Given problem
Identify all lines in the data containing the string "code". Copy them out.

── Record extracts ──

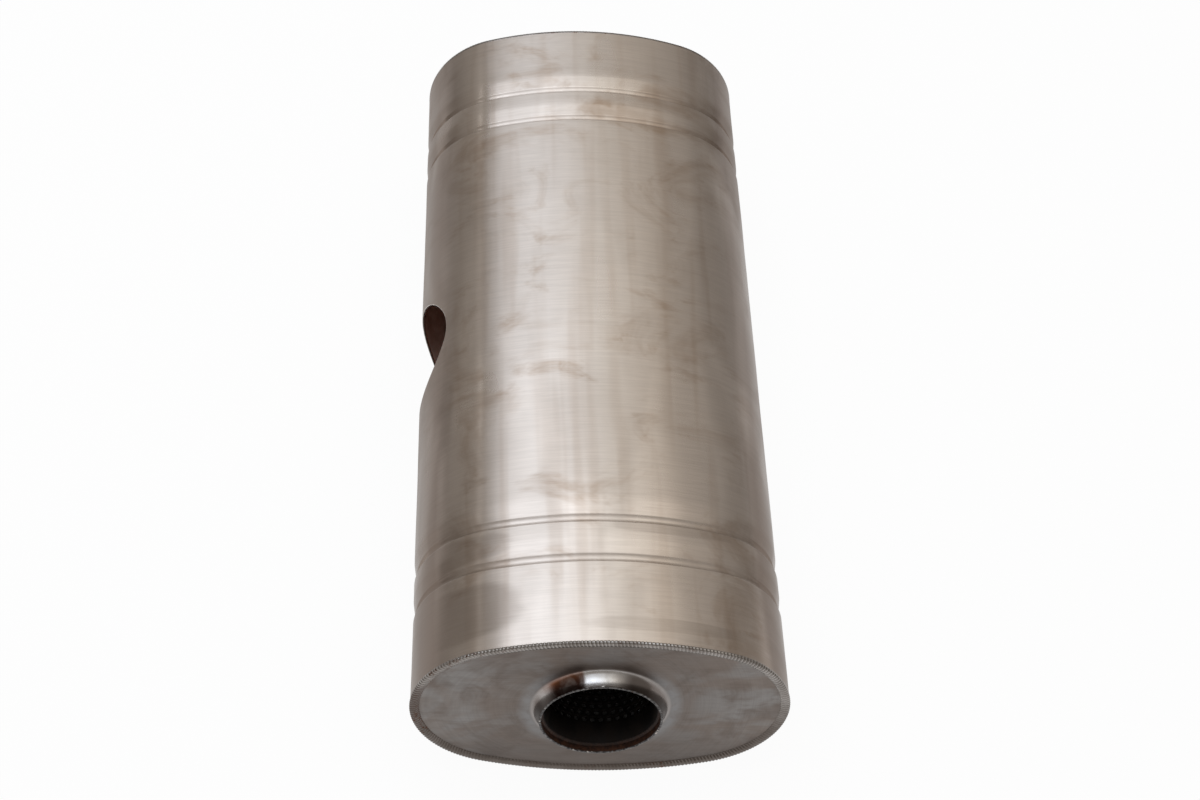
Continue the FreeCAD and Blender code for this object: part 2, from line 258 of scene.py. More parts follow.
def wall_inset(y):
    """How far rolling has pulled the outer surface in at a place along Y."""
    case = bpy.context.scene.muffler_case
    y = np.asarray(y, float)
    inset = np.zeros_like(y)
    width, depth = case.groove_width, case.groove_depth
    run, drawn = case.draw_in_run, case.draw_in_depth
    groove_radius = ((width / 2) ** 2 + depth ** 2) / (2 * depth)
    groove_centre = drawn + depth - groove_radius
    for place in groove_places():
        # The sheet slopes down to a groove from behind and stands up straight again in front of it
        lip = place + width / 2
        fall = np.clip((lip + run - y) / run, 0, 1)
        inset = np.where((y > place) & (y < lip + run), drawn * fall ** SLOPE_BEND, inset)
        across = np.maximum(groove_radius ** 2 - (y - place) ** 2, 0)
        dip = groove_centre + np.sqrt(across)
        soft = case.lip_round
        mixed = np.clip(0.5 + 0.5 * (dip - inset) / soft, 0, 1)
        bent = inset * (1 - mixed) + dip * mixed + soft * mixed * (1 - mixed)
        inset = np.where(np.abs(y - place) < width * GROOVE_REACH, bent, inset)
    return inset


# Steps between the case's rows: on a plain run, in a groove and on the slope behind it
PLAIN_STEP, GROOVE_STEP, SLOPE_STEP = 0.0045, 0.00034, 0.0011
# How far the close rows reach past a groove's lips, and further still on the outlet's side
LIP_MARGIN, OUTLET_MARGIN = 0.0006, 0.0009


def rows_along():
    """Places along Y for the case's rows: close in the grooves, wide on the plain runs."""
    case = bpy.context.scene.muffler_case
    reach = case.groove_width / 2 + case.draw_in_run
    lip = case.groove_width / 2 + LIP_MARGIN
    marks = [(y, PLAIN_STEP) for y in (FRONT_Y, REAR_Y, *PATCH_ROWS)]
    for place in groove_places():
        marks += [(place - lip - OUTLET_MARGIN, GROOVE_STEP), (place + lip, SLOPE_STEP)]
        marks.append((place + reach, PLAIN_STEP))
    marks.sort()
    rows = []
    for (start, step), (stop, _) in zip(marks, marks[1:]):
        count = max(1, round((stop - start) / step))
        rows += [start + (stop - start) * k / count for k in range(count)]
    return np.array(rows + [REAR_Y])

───
── Record extracts ──

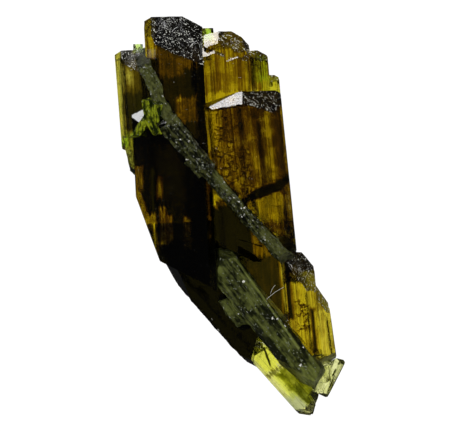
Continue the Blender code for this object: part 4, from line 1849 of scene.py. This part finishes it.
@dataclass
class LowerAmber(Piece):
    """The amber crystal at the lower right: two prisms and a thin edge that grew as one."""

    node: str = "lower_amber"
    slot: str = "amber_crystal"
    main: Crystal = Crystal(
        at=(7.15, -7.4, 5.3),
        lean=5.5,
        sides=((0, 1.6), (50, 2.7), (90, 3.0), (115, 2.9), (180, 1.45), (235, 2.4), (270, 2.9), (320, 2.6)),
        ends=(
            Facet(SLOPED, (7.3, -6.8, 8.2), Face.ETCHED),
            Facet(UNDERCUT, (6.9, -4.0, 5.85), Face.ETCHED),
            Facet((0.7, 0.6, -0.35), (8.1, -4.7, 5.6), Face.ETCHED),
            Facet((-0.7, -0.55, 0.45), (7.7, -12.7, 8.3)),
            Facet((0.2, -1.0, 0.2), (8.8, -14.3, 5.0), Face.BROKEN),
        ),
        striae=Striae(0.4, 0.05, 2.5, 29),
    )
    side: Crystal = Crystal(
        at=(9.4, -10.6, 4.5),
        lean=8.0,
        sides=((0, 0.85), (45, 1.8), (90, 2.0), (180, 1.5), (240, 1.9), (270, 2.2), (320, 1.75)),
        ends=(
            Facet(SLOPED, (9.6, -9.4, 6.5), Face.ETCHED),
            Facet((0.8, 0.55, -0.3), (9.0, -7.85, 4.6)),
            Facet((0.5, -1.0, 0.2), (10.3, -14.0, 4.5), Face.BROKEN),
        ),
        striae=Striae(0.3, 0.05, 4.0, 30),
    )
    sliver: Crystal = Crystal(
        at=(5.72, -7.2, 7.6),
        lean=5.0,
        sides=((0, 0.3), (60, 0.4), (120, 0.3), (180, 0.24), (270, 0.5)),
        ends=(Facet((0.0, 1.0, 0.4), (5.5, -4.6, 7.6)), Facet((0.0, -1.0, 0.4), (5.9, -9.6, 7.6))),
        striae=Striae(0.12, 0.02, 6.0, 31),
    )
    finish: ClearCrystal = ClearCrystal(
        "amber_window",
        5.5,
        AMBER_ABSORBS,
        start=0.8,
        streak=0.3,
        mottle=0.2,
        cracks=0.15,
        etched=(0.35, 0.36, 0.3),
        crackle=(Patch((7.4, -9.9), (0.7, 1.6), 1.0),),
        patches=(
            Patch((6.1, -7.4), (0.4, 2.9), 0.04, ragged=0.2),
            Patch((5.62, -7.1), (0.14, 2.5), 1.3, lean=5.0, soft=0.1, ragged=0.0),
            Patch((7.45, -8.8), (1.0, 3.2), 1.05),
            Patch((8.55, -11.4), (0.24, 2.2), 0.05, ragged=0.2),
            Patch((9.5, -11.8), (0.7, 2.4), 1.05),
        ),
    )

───
── Record extracts ──

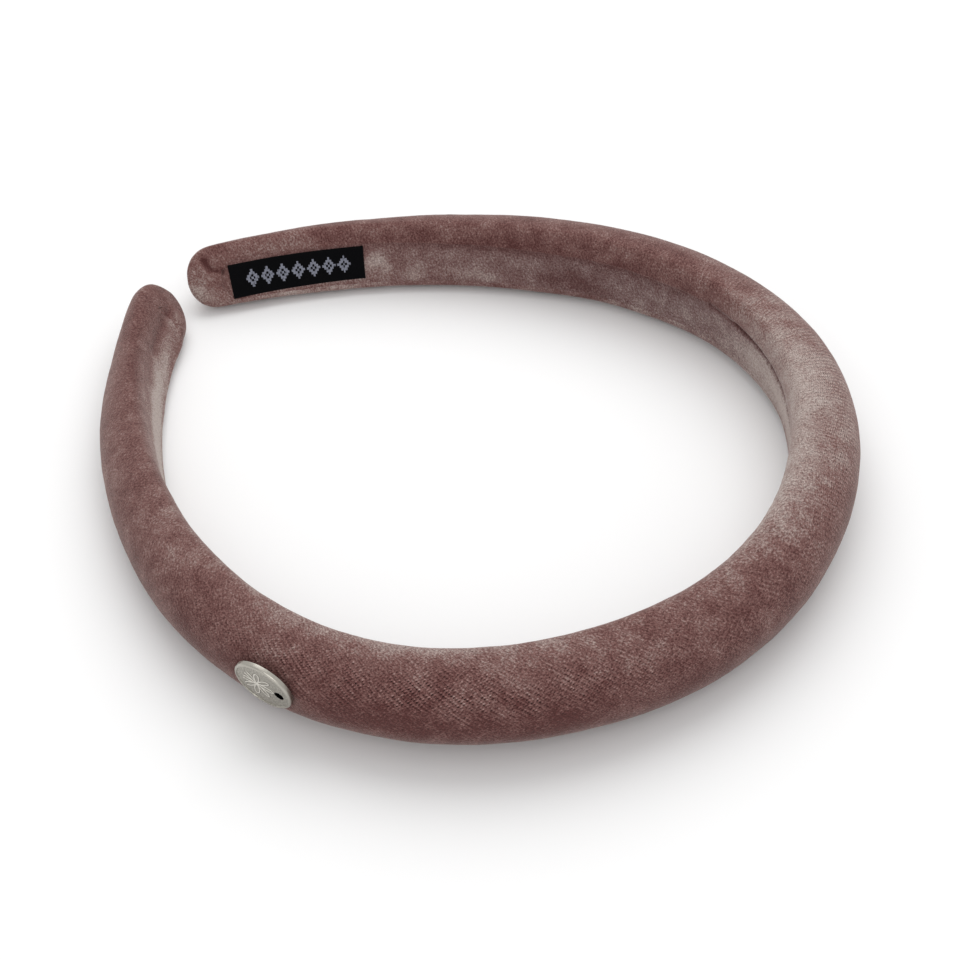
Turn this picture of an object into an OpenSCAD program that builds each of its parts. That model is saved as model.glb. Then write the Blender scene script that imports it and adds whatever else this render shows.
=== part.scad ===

───

Result for this exercise
Continue the FreeCAD and Blender code for this object: part 2, from line 258 of scene.py. More parts follow.
Continue the Blender code for this object: part 4, from line 1849 of scene.py. This part finishes it.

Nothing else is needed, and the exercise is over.